Однажды Женькин отец пришёл с работы раньше обычного, открыл ключом входную дверь и в темноте сходу наткнулся на табуретку с аппаратом. Аллоскоп грохнулся на пол, раздался треск, лампочка потухла. Свет в квартире погас, видимо, произошло короткое замыкание. На этом наши сеансы прекратились.
Духовой оркестр
Как-то я проходил по Пушкинскому проспекту мимо Дворца металлургов. Из раскрытых окон на четвёртом этаже неслись будоражащие звуки «Увертюры» к кинофильму «Дети капитана Гранта». Играл духовой оркестр. Его звучание было мощным, сочным, чистым. Охваченный ознобом восторга, я долго стоял под окнами, впивая прекрасную музыку.
…Я обомлел, когда руководитель духового оркестра Пётр Васильевич Киселёв, немолодой, сухопарый, лысоватый человек в очках, как-то подозвал меня в коридоре Дворца и строго сказал:
— Мальчик, я давно заметил, что ты всё время крутишься возле нашей комнаты. Что, хочешь играть в оркестре?
Я утвердительно кивнул.
— На чём?
— На трубе.
Оркестр состоял, в основном, из молодых рабочих, двух-трёх студентов музучилища и нескольких стариков за тридцать. Руководитель оркестра Пётр Васильевич был своеобразным человеком. Услышав фальшивую ноту, неверный звук — то, что называлось «лажей», «киксой» — он приходил в бешенство: его лицо багровело, искажалось. Стройность звучания была его пунктиком, он отводил ей большую часть репетиции. Благодаря стараниям нашего руководителя оркестр звучал очень чисто. Те, у кого музыкальный слух был недостаточно развит, отсеивались из оркестра естественным путём.
Через два-три месяца я стал заправским «духопёром»: играл аккомпанемент на альте, партию второй и третьей трубы в отсутствие кого-либо из трубачей, позже стал играть на валторне.
Наш оркестр играл на демонстрациях и на выборах (в 6 часов утра на избирательном участке должен был звучать Гимн Советского Союза), на многочисленных торжественных и праздничных мероприятиях. Мы играли в клубах, цехах и совхозах, играли на танцах и на похоронах.
В августе 1951 года в зале, где был установлен гроб с телом директора комбината Г.И. Носова, мы играли траурные мелодии по очереди с Челябинским симфоническим оркестром, а потом, играя, шли за гробом до кладбища. Среди многочисленных духовых оркестров наш был первым, «головным», общегородским. На смотрах художественной самодеятельности оркестру П.В. Киселёва не было равных. В репертуаре оркестра были не только марши и танцы. Мы играли произведения Глинки и Чайковского, Бизе и Верди, музыку советских композиторов для духового оркестра и переложения популярных мелодий. В репертуаре было много вещей Дунаевского, которого музыканты обожали.

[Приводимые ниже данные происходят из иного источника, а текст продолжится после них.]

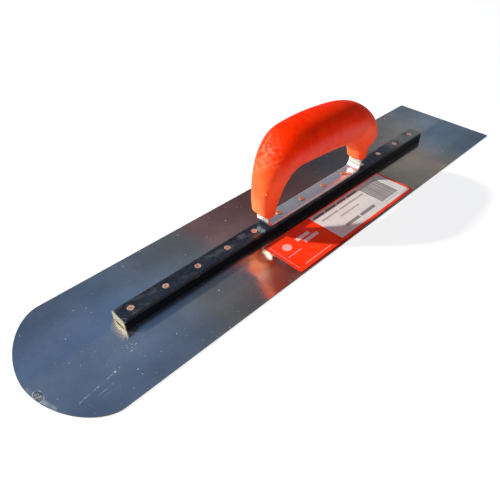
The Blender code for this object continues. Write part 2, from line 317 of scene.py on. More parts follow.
def blade_scratches(m, toe, top):
    """The scratches that stand out one by one. The toe is a y and the top a z."""
    cuts = m.most(
        m.times(m.stroke((31.2, toe + 16.0), (27.4, toe + 39.5), 0.38), 0.62),
        m.times(m.stroke((30.2, toe + 17.0), (28.6, toe + 30.5), 0.34), 0.40),
        m.times(m.stroke((34.0, toe + 26.0), (32.8, toe + 35.5), 0.50), 0.6),
        m.times(m.stroke((36.2, toe + 27.5), (37.2, toe + 37.0), 0.40), 0.4),
        m.times(m.stroke((-46.0, toe + 53.0), (-23.0, toe + 51.5), 0.90), 0.25),
        m.times(m.stroke((38.5, toe + 113.5), (44.0, toe + 118.0), 0.40), 0.6),
        m.times(m.stroke((18.5, toe + 134.0), (29.0, toe + 139.8), 0.35), 0.4),
    )
    cuts = m.times(cuts, m.fade(m.noise(1.5, 4.0, 0.7), 0.32, 0.66), 0.85)
    gouge = m.distance((27.3, toe + 40.2, top), (1.1, 0.8, 4.0))
    return m.most(cuts, m.times(m.fade(gouge, 1.2, 0.5), 0.55))


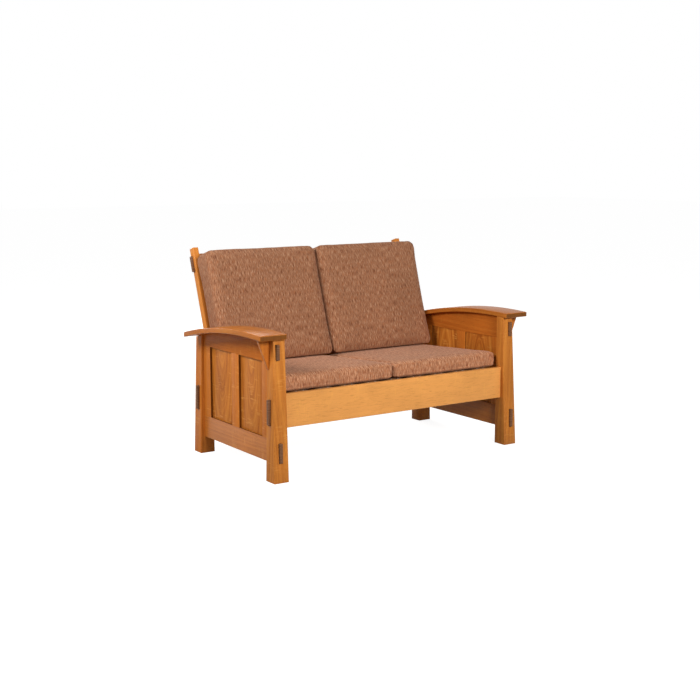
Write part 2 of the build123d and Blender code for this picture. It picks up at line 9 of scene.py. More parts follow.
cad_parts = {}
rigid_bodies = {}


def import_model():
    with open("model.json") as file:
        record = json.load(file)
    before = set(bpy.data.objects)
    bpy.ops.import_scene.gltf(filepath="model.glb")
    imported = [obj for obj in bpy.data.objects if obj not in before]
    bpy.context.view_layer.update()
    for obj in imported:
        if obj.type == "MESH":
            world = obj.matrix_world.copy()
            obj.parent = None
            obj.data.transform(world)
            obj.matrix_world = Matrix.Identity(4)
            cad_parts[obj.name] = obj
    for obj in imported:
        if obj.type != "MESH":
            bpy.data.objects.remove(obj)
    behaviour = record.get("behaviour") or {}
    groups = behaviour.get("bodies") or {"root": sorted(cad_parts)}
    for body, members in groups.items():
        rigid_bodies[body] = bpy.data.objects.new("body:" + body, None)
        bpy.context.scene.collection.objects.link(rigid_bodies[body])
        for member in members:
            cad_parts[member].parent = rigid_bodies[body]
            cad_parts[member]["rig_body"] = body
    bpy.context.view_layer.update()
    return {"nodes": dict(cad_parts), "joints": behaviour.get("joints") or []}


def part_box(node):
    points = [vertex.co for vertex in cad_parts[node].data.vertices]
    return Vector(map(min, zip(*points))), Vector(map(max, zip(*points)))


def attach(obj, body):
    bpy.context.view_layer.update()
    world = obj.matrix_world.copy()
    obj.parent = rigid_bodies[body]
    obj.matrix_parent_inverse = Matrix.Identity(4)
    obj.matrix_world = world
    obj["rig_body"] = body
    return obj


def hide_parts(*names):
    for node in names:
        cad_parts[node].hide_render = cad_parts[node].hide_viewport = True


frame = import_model()

# The settle stands on the floor at z = 0, with X along the seat and +Y to the back.
# Every size is in metres.


# Camera

CAMERA_PLACE = (-3.3405, -4.9370, 1.4110)
CAMERA_TURN = math.radians(34.159)
CAMERA_DIP = math.radians(8.901)
CAMERA_LENS = 62.48


def make_camera():
    """Camera at the photograph's viewing angle, with no shift and no depth of field."""
    data = bpy.data.cameras.new("photo_camera")
    data.lens = CAMERA_LENS
    data.sensor_width = 36
    data.clip_end = 60
    camera = bpy.data.objects.new("photo_camera", data)
    camera.location = CAMERA_PLACE
    camera.rotation_euler = (math.pi / 2 - CAMERA_DIP, 0, -CAMERA_TURN)
    bpy.context.scene.collection.objects.link(camera)
    bpy.context.scene.camera = camera


make_camera()


# Shader maths: a socket that takes Python's operators

class Value:
    """A number or colour that varies over a surface, held by the socket that gives it."""

    def __init__(self, shader, socket):
        self.shader = shader
        self.socket = socket

    def _math(self, operation, *values):
        return self.shader.node("ShaderNodeMath", {"operation": operation}, values)

    def __add__(self, other):
        return self._math("ADD", self, other)

    def __radd__(self, other):
        return self._math("ADD", other, self)

    def __sub__(self, other):
        return self._math("SUBTRACT", self, other)

    def __rsub__(self, other):
        return self._math("SUBTRACT", other, self)

    def __mul__(self, other):
        return self._math("MULTIPLY", self, other)

    def __rmul__(self, other):
        return self._math("MULTIPLY", other, self)

    def step(self, low, high):
        """0 below low, 1 above high, with a soft way between them."""
        settings = {"interpolation_type": "SMOOTHSTEP"}
        return self.shader.node("ShaderNodeMapRange", settings, (self, low, high, 0, 1))


LACQUER_WEIGHT = 0.04


class Shader:
    """A material whose nodes are made one after the other."""

    def __init__(self, name):
        self.material = bpy.data.materials.new(name)
        self.material.use_nodes = True
        self.tree = self.material.node_tree
        self.surface = self.tree.nodes["Principled BSDF"]
        self.place = self.node("ShaderNodeTexCoord", {}, (), "Object")

    def node(self, kind, settings, values, output=0):
        """New node with its settings and inputs; its chosen output comes back."""
        made = self.tree.nodes.new(kind)
        for key, setting in settings.items():
            if key == "stops":
                self._set_stops(made.color_ramp, setting)
            else:
                setattr(made, key, setting)
        inputs = values.items() if isinstance(values, dict) else enumerate(values)
        for key, value in inputs:
            self._feed(made.inputs[key], value)
        return Value(self, made.outputs[output])

    def _feed(self, socket, value):
        if isinstance(value, Value):
            self.tree.links.new(value.socket, socket)
        else:
            socket.default_value = value

    def _set_stops(self, ramp, stops):
        while len(ramp.elements) > 1:
            ramp.elements.remove(ramp.elements[-1])
        ramp.elements[0].position, ramp.elements[0].color = stops[0][0], (*stops[0][1], 1)
        for position, colour in stops[1:]:
            element = ramp.elements.new(position)
            element.color = (*colour, 1)

    def noise(self, place, scale, detail=2.0, rough=0.5, distort=0.0):
        """Soft noise from 0 to 1 at a place."""
        inputs = {"Vector": place, "Scale": scale, "Detail": detail}
        inputs.update({"Roughness": rough, "Distortion": distort})
        return self.node("ShaderNodeTexNoise", {}, inputs)

    def stretched_noise(self, place, scale, detail=2.0, rough=0.5, distort=0.0):
        """Soft noise with a scale of its own along each axis."""
        return self.noise(self.moved(place, scale=scale), 1.0, detail, rough, distort)

    def bands(self, value, rough=0.6):
        """Noise from 0 to 1 along one number, for rings and stripes."""
        inputs = {"W": value, "Scale": 1.0, "Detail": 2.0, "Roughness": rough}
        return self.node("ShaderNodeTexNoise", {"noise_dimensions": "1D"}, inputs)

    def moved(self, place, shift=(0, 0, 0), turn=(0, 0, 0), scale=(1, 1, 1)):
        """A place moved, turned and scaled."""
        return self.node("ShaderNodeMapping", {}, (place, shift, turn, scale))

    def coordinates(self, place):
        """The three numbers of a place."""
        outputs = ("X", "Y", "Z")
        return [self.node("ShaderNodeSeparateXYZ", {}, (place,), name) for name in outputs]

    def joined(self, *numbers):
        """Three numbers as a place."""
        return self.node("ShaderNodeCombineXYZ", {}, numbers)

    def ramp(self, value, *stops):
        """Colour for a number, through a row of stops."""
        return self.node("ShaderNodeValToRGB", {"stops": stops}, (value,))

    def mixed(self, share, first, second):
        """Two colours mixed by a share."""
        pair = [tone if isinstance(tone, Value) else (*tone, 1) for tone in (first, second)]
        inputs = {0: share, 6: pair[0], 7: pair[1]}
        return self.node("ShaderNodeMix", {"data_type": "RGBA"}, inputs, 2)

    def shaded(self, colour, shade):
        """Colour made lighter or darker by a factor."""
        settings = {"operation": "SCALE"}
        return self.node("ShaderNodeVectorMath", settings, {"Vector": colour, "Scale": shade})

    def bumps(self, height, strength, distance):
        """Height turned into a bump on the surface."""
        inputs = {"Strength": strength, "Distance": distance, "Height": height}
        self.feed("Normal", self.node("ShaderNodeBump", {}, inputs))

    def feed(self, name, value):
        """Feeds one socket of the surface."""
        self._feed(self.surface.inputs[name], value)

    def lacquer(self, gloss, roughness):
        """Thin lacquer over the surface."""
        self.feed("Specular IOR Level", gloss)
        self.feed("Coat Weight", LACQUER_WEIGHT)
        self.feed("Coat Roughness", roughness)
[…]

Летом наш оркестр играл на танцах. По вечерам, особенно в выходные дни, в парке собиралось полно народу, работали буфеты, аттракционы, летний кинотеатр. Танцплощадка бывала забита до отказа. Современные западные танцы были запрещены. В середине двадцатого века предписывалось танцевать чопорные бальные танцы столетней давности: падеграсс, падекатр, миньон, гавот, мазурку… Мы старались не играть эту мертвечину, но если всё же иногда приходилось (за этим следили), народ стоял, терпеливо пережидая напасть. Растленные танго и фокстроты заменялись многочисленными военными и послевоенными песнями типа «Огонёк» («На позицию девушка провожала бойца») или «Смуглянка-молдаванка».